The sticking point for many might be that SFC Anderson is only 38. “He’ll be collecting benefits for decades!” Twenty-plus years of military service does horrible things, even in peacetime or stateside. Knees blow out, spines compress, and shoulders and ankles are worn past what most men or women have at that age. They may look young, and their age seems young, but these are old men and women on the inside. Many of them are broken – and these are the healthy ones! These are the ones who do not carry outside physical scars. They may not even qualify under the VA’s standards for disability ratings, but they are not physically capable of the kind of hard work for which many of them are trained.
Some of them may not be trained for anything but physical work. Unless they were granted the opportunity (and yes, in case they were smart enough to reach out for opportunities), some of these soldiers may reach the end of their time in service knowing skills for which there are either no available jobs, or for which the civilian sector does not recognize their abilities. Or, simply, they may be trained for jobs they can no longer perform because of their physical state.
“He will have better healthcare than we will!” Well, perhaps. Once he retires, SFC Anderson might even be able to go to an urgent care that will do more than give him Motrin and an ace bandage. He might be able to choose his doctor if he uses Tricare for retirees. Consider, won’t you, the fact that SFC Anderson will also have far greater need for continued health care than the average person of his age? Physical wear and tear, mental exhaustion, sleep issues – all compliments of the service that was performed for the U.S. Citizen. I would say that this health care was also earned.
SFC Anderson may be one of the lucky ones, and may have found amazing programs like VCTP, which helps train veterans for the civilian world with everything from soft skills like how to interview for a job, to specific certification programs. He may be doubly lucky, and have found programs that allowed him to work with civilian employers for a period of time leading up to his official retirement. Quality programs like these make a huge difference between a servicemember who leaves the military unprepared, and one who is able to fit in more easily with the civilian workforce.

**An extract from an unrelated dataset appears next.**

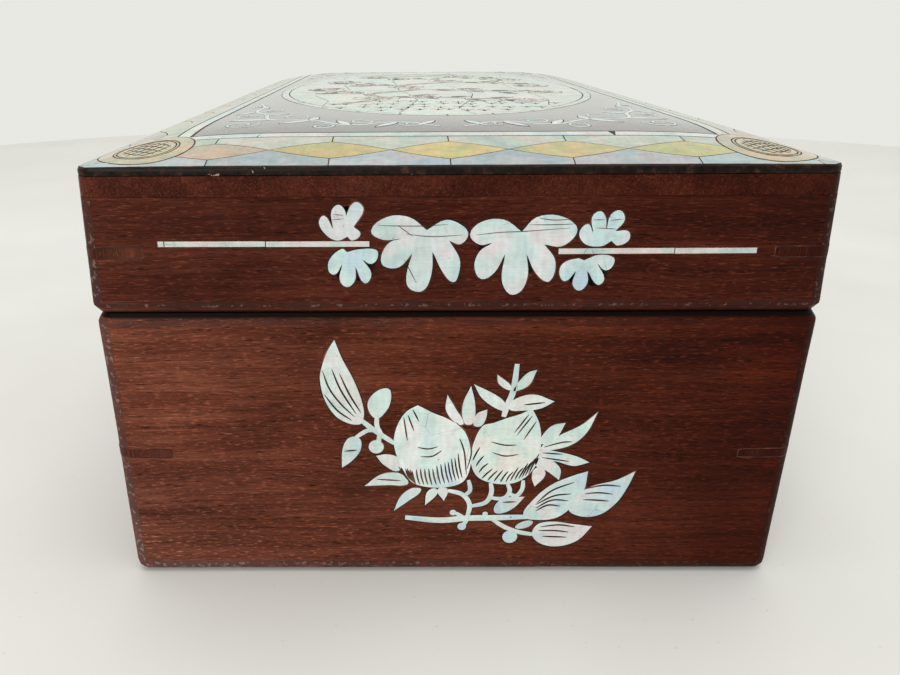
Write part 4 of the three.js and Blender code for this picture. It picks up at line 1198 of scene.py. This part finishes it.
def wing(inlay, direction, start):
    """A branch that runs out along a long side, with leaves above and below in turn."""
    stretch, rise, count = 8.5 * direction, -1.2, 5
    u, v = start
    line = [(u + stretch * k, v + rise * k + 0.7 * math.sin(2.2 * k)) for k in range(count + 1)]
    inlay.stem(line, 1.0)
    end = line[-1]
    leaf(inlay, end, (end[0] + 9 * direction, end[1] - 3), 3.4, ribs=2)
    for i in range(count):
        u, v = line[i][0] + 0.2 * stretch, line[i][1] + 0.2 * rise
        reach = (-1 if i % 2 else 1) * (10 - i * 0.6)
        bend = -0.9 * direction * math.copysign(1, reach)
        leaf(inlay, (u, v), (u + 0.95 * stretch, v + reach), 4.2, bend, ribs=3)
        leaf(inlay, (u, v), (u - 0.2 * stretch, v - reach * 0.55), 2.0, ribs=1)
        bends = ((0.4, 0), (0.6, 0.22), (0.74, 0.3))
        inlay.stem([(u + out * stretch, v - reach * drop) for out, drop in bends], 0.6)
        inlay.plate(circle(u + 0.78 * stretch, v - reach * 0.36, 0.95))


def side_spray(inlay):
    """Two fruits in the middle of a long side, with a branch of leaves to each side."""
    leaves = (((-3, 29), (-9, 40), 3.6), ((9, 30), (18, 39), 3.6), ((0.4, 20), (2.4, 9), 3.4))
    for base, tip, width in leaves:
        leaf(inlay, base, tip, width, 0.8, ribs=3)
    for outline in CALYX_LEAVES[:8]:
        inlay.plate(smooth(outline))
    inlay.stem([(-9, 22), (3, 24), (13.6, 22)], 1.0)
    wing(inlay, -1, (-8, 22))
    wing(inlay, 1, (12.6, 22))
    fruits(inlay)
    for line in FRUIT_LINES[:13]:
        inlay.engrave(line, 0.32)


def garland(inlay):
    """Two broad leaves between four small fans."""
    for outline in BROAD_LEAVES:
        inlay.plate(smooth(outline, 4), (0.62, 0.66, 0.65))
    for outline in FANS:
        inlay.plate(smooth(outline, 4), (0.60, 0.68, 0.68))
    for line in GARLAND_LINES:
        inlay.engrave(line, 0.12)


def stringing_line(inlay, start, end, joints):
    """A line of thin strips end to end."""
    stops = [start[0], *joints, end[0]]
    gap = 0.06

    def at(u):
        return start[1] + (end[1] - start[1]) * (u - start[0]) / (end[0] - start[0])

    for a, b in zip(stops, stops[1:]):
        left, right = a + gap, b - gap
        strip = [(left, at(a) - 0.45), (right, at(b) - 0.42), (right, at(b) + 0.42), (left, at(a) + 0.4)]
        inlay.plate(strip, (0.60, 0.60, 0.57), seam=0.1, soft=0.03)


def make_side_inlay():
    for face in FACES:
        spray = Inlay(drawn(upright_face(face), *SPRAY_PLACE))
        (fruit_spray if face in ("near", "far") else side_spray)(spray)
        node = f"body_{face}_spray"
        spray.build(node + "_drawing", "body", "pale_shell", PALE_SHELL, (node,))
        leaves = Inlay(drawn(lid_face(face), *GARLAND_PLACE))
        garland(leaves)
        node = f"lid_{face}_garland"
        leaves.build(node + "_drawing", "lid", "pale_shell", PALE_SHELL, (node,))
    runs = (
        ("left", (-44.4, 11.2), (-12.6, 11.1), (-43.4, -28.2)),
        ("right", (15.6, 9.9), (45.3, 9.9), (33.0,)),
    )
    for face in ("near", "far"):
        for side, start, end, joints in runs:
            line = Inlay(drawn(lid_face(face), *GARLAND_PLACE))
            stringing_line(line, start, end, joints)
            name = f"lid_{face}_{side}_stringing"
            line.build(name, "lid", "pale_shell", PALE_SHELL, (f"lid_{face}_line_{side}",))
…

“He can use the GI Bill and go to school,” one might say. This is true, and I (and others) are extraordinarily thankful for the renewed program called the Post-9/11 GI Bill. I would still say, however, that these are earned benefits, not granted by the largesse of our Congress. In my husband’s initial contract, he signed up to receive school benefits. They are contractual obligations that were promised by the U.S. government. They’ve improved over his career, so they are now more meaningful. Recruiters still use education benefits to entice qualified young men and women.
My point is this – “SFC Anderson” and my husband and so many others like them are not your average 40-something. Comparing their retirement options with, for example, my own, is ridiculous. Their retirement checks, which are federally taxed, were earned through their blood, sweat, and tears. There is a cost to their service, even if it may not be visible on the surface.
So what am I thankful for, this second day of November? I am thankful for the friends I will see tonight, the author who will sign our book (more to come on that later), and the fact that I know my husband and I will be ok once he is done with this Army gig. We have done a lot to prepare for it, and there is still time to continue our preparations.